- **Data excerpts**:
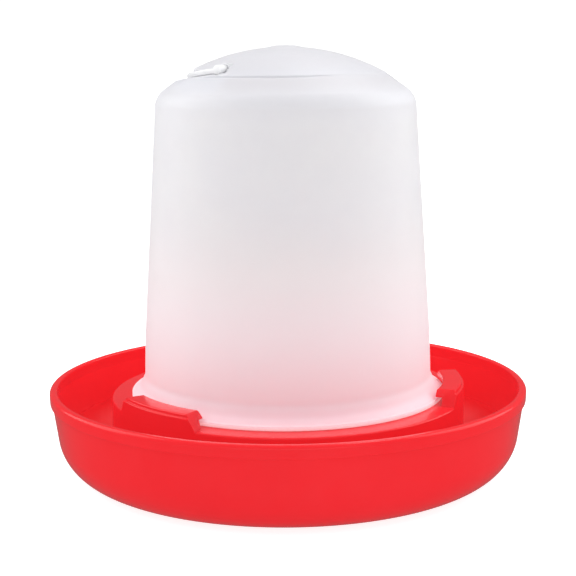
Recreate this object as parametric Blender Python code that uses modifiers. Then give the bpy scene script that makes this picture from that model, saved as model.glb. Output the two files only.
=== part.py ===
"""Siphon drinker for poultry: a red tray, a translucent bell and a folding half-ring carry handle.

The vertical axis of the drinker is Z, it stands on Z = 0 and -Y is its front. All sizes below are in
millimetres and become metres in one place, the function metres(). An azimuth is measured in degrees from
the front, turning towards +X.
"""

import math

import bmesh
import bpy
from mathutils import Matrix, Vector

MM = 0.001
TURN_STEPS = 60
CLEARANCE = 0.3

# Tray
TRAY_RADIUS = 102.3
TRAY_HEIGHT = 37.8
TRAY_SKIN = 2.2
WALL_LEAN = math.radians(9.3)
LIP_HEIGHT = 5.2
LIP_PROUD = 1.1
FOOT_RADIUS = 79.4
FOOT_CURVE = 19.76
COLLAR_RADIUS = 75.8
LEDGE_HEIGHT = 33.2
DISH_RADIUS = 58.8
DISH_DEPTH = 7.5

# Outlet channel across the ledge, between two hooks
CHANNEL_AZIMUTH = 133.0
CHANNEL_WIDTH = 14.0
CHANNEL_DEPTH = 6.0

# Retaining hooks
HOOK_AZIMUTHS = (-47.0, 83.0, 198.0)
HOOK_FOOT_HALF_ANGLE = 19.4
HOOK_TOP_HALF_ANGLE = 14.8
HOOK_TOP = 39.7
HOOK_STEP = 38.2
HOOK_NOSE_RADIUS = 66.9
HOOK_NOSE_UNDERSIDE = 36.6
HOOK_WALL_RADIUS = 70.0
HOOK_OUTER_RADIUS = 75.4
HOOK_ROOT = 1.0

# Reservoir
FLANGE_RADIUS = 67.2
FLANGE_THICKNESS = 1.8
BELL_SKIN = 1.8
MOUTH_RADIUS = 63.4
BELL_FOOT_RADIUS = 61.0
BELL_FOOT_HEIGHT = 60.0
SHOULDER_CENTRE_RADIUS = 45.8
SHOULDER_CENTRE_HEIGHT = 155.9
SHOULDER_CURVE = 9.0
SHOULDER_END_ANGLE = 53.0
DOME_CURVE = 86.5
DOME_TOP = 180.7
DOME_SKIN = 2.0
DOME_BASE_RADIUS = 42.0
TOP_BOSS_RADIUS = 7.0
TOP_BOSS_RISE = 0.5

# Carry handle, folded into the recess round the left and back of the dome
HINGE_AZIMUTH = 138.5
HINGE_HEIGHT = 171.8
HANDLE_OUTER_RADIUS = 41.2
HANDLE_INNER_RADIUS = 38.8
HANDLE_ABOVE_HINGE = 0.9
HANDLE_BELOW_HINGE = 1.3
HANDLE_DROOP = math.radians(6.0)
HANDLE_EDGE = 0.5
HANDLE_STEPS = 30
EYE_RADIUS = 2.0
EYE_START = 36.9
EYE_END = 41.5
EYE_POCKET_RADIUS = 2.3
EYE_POCKET_START = 36.5
EYE_POCKET_END = 43.0
PIN_RADIUS = 1.2
PIN_REACH = 33.6
SOCKET_RADIUS = 1.5
SOCKET_REACH = 33.2
SOCKET_BOSS_RADIUS = 2.6
SOCKET_BOSS_REACH = 31.0
RECESS_RADIUS = 38.4
RECESS_FLOOR = 170.2
RECESS_OVERRUN = 5.5


def metres(*millimetres):
    return Vector(value * MM for value in millimetres)


def direction(azimuth):
    """Unit vector in the XY plane at an azimuth in degrees from the front."""
    angle = math.radians(azimuth)
    return Vector((math.sin(angle), -math.cos(angle), 0.0))


def arc(centre, radius, start, end, steps):
    """Points (r, z) of an arc, with both angles in degrees above the outward direction."""
    points = []
    for step in range(steps + 1):
        angle = math.radians(start + (end - start) * step / steps)
        points.append((centre[0] + radius * math.cos(angle), centre[1] + radius * math.sin(angle)))
    return points


def dome_height(radius, curve, top):
    return top - curve + math.sqrt(curve**2 - radius**2)


def recess_floor_height(distance):
    """Height of the recess floor at a distance from the hinge axis, towards the handle's arc."""
    return RECESS_FLOOR - distance * math.tan(HANDLE_DROOP)


def clear_scene():
    for old in list(bpy.data.objects):
        bpy.data.objects.remove(old)


def new_collection(name):
    collection = bpy.data.collections.new(name)
    bpy.context.scene.collection.children.link(collection)
    return collection


def plastic(name, colour, roughness, transmission=0.0):
    material = bpy.data.materials.new(name)
    material.use_nodes = True
    shader = material.node_tree.nodes["Principled BSDF"]
    shader.inputs["Base Color"].default_value = (*colour, 1.0)
    shader.inputs["Roughness"].default_value = roughness
    shader.inputs["Metallic"].default_value = 0.0
    shader.inputs["Transmission Weight"].default_value = transmission
    return material


def add_object(name, mesh, collection, material=None):
    obj = bpy.data.objects.new(name, mesh)
    collection.objects.link(obj)
    if material:
        mesh.materials.append(material)
    return obj


def turned(name, outline, collection, material):
    """A full turn of an outline (r, z) whose two ends lie on the axis."""
    mesh = bpy.data.meshes.new(name)
    points = [metres(r, 0.0, z) for r, z in outline]
    mesh.from_pydata(points, [(i, i + 1) for i in range(len(points) - 1)], [])
    obj = add_object(name, mesh, collection, material)
    screw = obj.modifiers.new("turn", "SCREW")
    screw.axis = "Z"
    screw.steps = TURN_STEPS
    screw.render_steps = TURN_STEPS
    screw.use_merge_vertices = True
    screw.merge_threshold = 0.00001
    screw.use_smooth_shade = True
    return obj


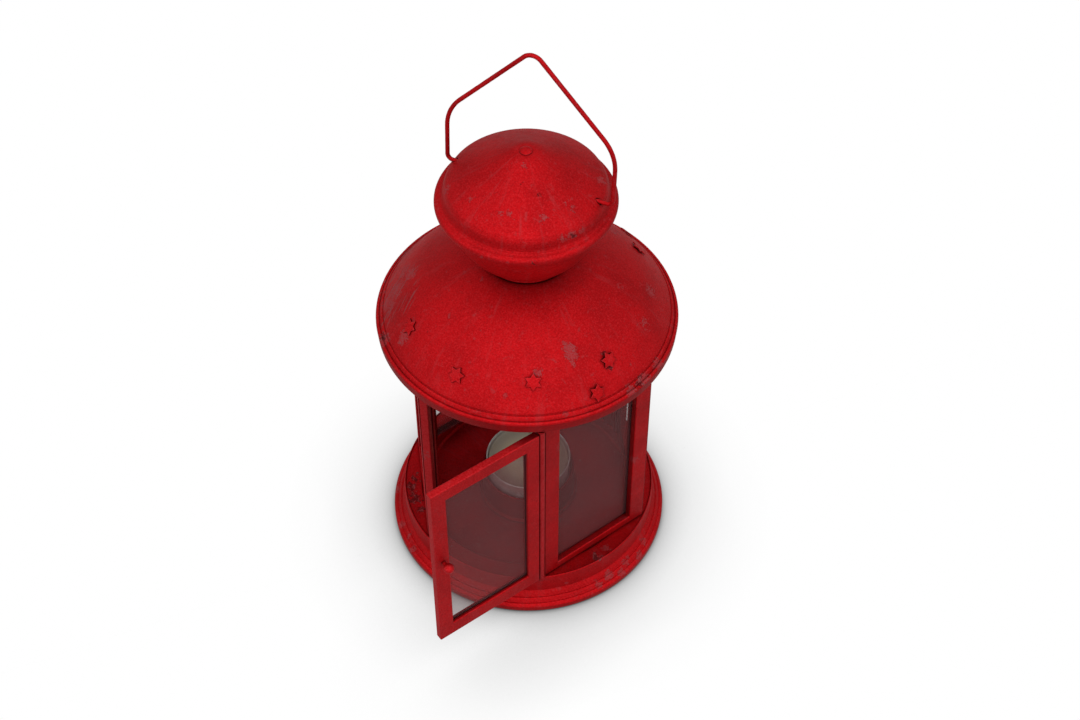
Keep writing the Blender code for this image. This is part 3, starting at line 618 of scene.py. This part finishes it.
roof_inner = [
    (29.2, 151.9), (40.3, 145.0), (48.6, 138.1), (53.4, 132.2), (56.2, 127.6),
    (ROOF_R - 1.8, 125.0), (ROOF_R - 1.35, 122.0),
]
neck_lip = [(NECK_R - 0.9, NECK_Z + 0.2), (NECK_R - 0.9, NECK_Z - 1.0)]
roof_profile = filleted(roof_rim + eased(roof_curve, 4) + neck_lip + roof_inner, 0.3)
roof = new_object("roof_pressed", turned(roof_profile, 256, 0.06, 11), paint_roof)
ride(roof, "lantern", "red_paint", "roof_bell")

# ---- stars --------------------------------------------------------------
STAR_R = 3.6
STAR_T = 0.5
STARS = [  # angle from -Y, distance from the axis, turn, gap under it, extra lift uphill
    (-42.5, 50.0, 8.0, 0.12, 0.0), (-8.5, 51.6, 12.0, 0.12, 0.1), (25.6, 49.7, 2.0, 0.15, 0.2),
    (61.6, 49.6, -6.0, 0.3, 0.5), (51.6, 55.6, 14.0, 0.3, 0.5),
    (138.0, 49.6, 0.0, 0.2, 0.3), (154.0, 54.6, 20.0, 0.2, 0.3),
]
ROOF_LINE = eased(roof_curve, 4)


def roof_height(radius):
    """Height of the pressed roof at a distance from the axis."""
    for (r1, z1), (r2, z2) in zip(ROOF_LINE[:-1], ROOF_LINE[1:]):
        if r2 <= radius <= r1:
            return z1 + (z2 - z1) * (r1 - radius) / (r1 - r2)
    return ROOF_LINE[0][1] if radius > ROOF_LINE[0][0] else ROOF_LINE[-1][1]


def star(index, angle, radius, spin, lift, tilt):
    """Six-pointed star pressed to the roof, lifted a little on its uphill side."""
    height = roof_height(radius)
    slope = (roof_height(radius + 1.0) - roof_height(radius - 1.0)) / 2.0
    out = azimuth(angle)
    side = Vector((-out.y, out.x, 0.0))
    normal = Vector((-slope * out.x, -slope * out.y, 1.0)).normalized()
    uphill = normal.cross(side).normalized()
    centre = Vector((out.x * radius, out.y * radius, height))
    bm = bmesh.new()
    rings = []
    for share in (0.0, 0.5, 0.94, 1.0):
        low = []
        high = []
        for i in range(12):
            a = math.radians(30.0 * i + spin)
            tip = (STAR_R if i % 2 == 0 else STAR_R / math.sqrt(3.0)) * share
            p = centre + uphill * (tip * math.cos(a)) + side * (tip * math.sin(a))
            r = math.hypot(p.x, p.y)
            sunk = (p.z - roof_height(r)) * normal.z
            p = p - normal * sunk
            rise = lift + tilt * (0.5 + 0.5 * math.cos(a) * share)
            soft = 0.07 if share == 1.0 else 0.0
            low.append(p + normal * rise)
            high.append(p + normal * (rise + STAR_T - soft))
        rings.append((low, high))
    tops = [[bm.verts.new(p * MM) for p in high] for low, high in rings[1:]]
    bottoms = [[bm.verts.new(p * MM) for p in low] for low, high in rings[1:]]
    top = bm.verts.new(rings[0][1][0] * MM)
    bottom = bm.verts.new(rings[0][0][0] * MM)
    for i in range(12):
        j = (i + 1) % 12
        bm.faces.new((top, tops[0][i], tops[0][j]))
        bm.faces.new((bottom, bottoms[0][j], bottoms[0][i]))
        for k in range(2):
            bm.faces.new((tops[k][i], tops[k + 1][i], tops[k + 1][j], tops[k][j]))
            bm.faces.new((bottoms[k][j], bottoms[k + 1][j], bottoms[k + 1][i], bottoms[k][i]))
        bm.faces.new((tops[2][i], bottoms[2][i], bottoms[2][j], tops[2][j]))
    piece = new_object("pressed_star_%d" % index, bm, paint_star_lit)
    ride(piece, "lantern", "red_paint", "roof_star_%d" % index)


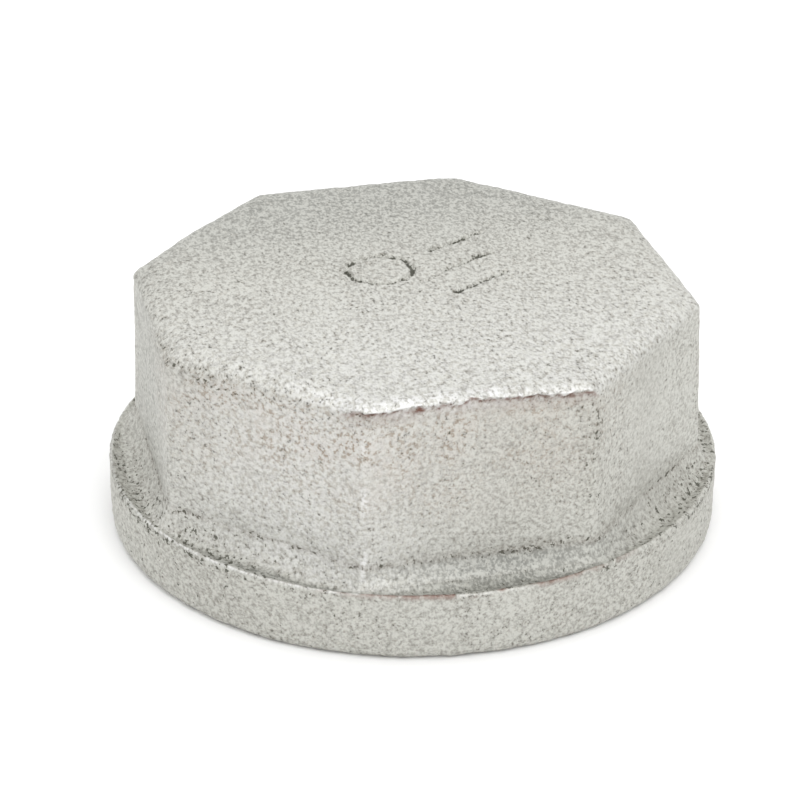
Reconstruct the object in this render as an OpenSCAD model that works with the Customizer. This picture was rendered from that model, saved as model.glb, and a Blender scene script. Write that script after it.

- **Written problem**:
Pick out each line containing the string "this" and copy it.

- **Task output**:
Recreate this object as parametric Blender Python code that uses modifiers. Then give the bpy scene script that makes this picture from that model, saved as model.glb. Output the two files only.
Keep writing the Blender code for this image. This is part 3, starting at line 618 of scene.py. This part finishes it.
Reconstruct the object in this render as an OpenSCAD model that works with the Customizer. This picture was rendered from that model, saved as model.glb, and a Blender scene script. Write that script after it.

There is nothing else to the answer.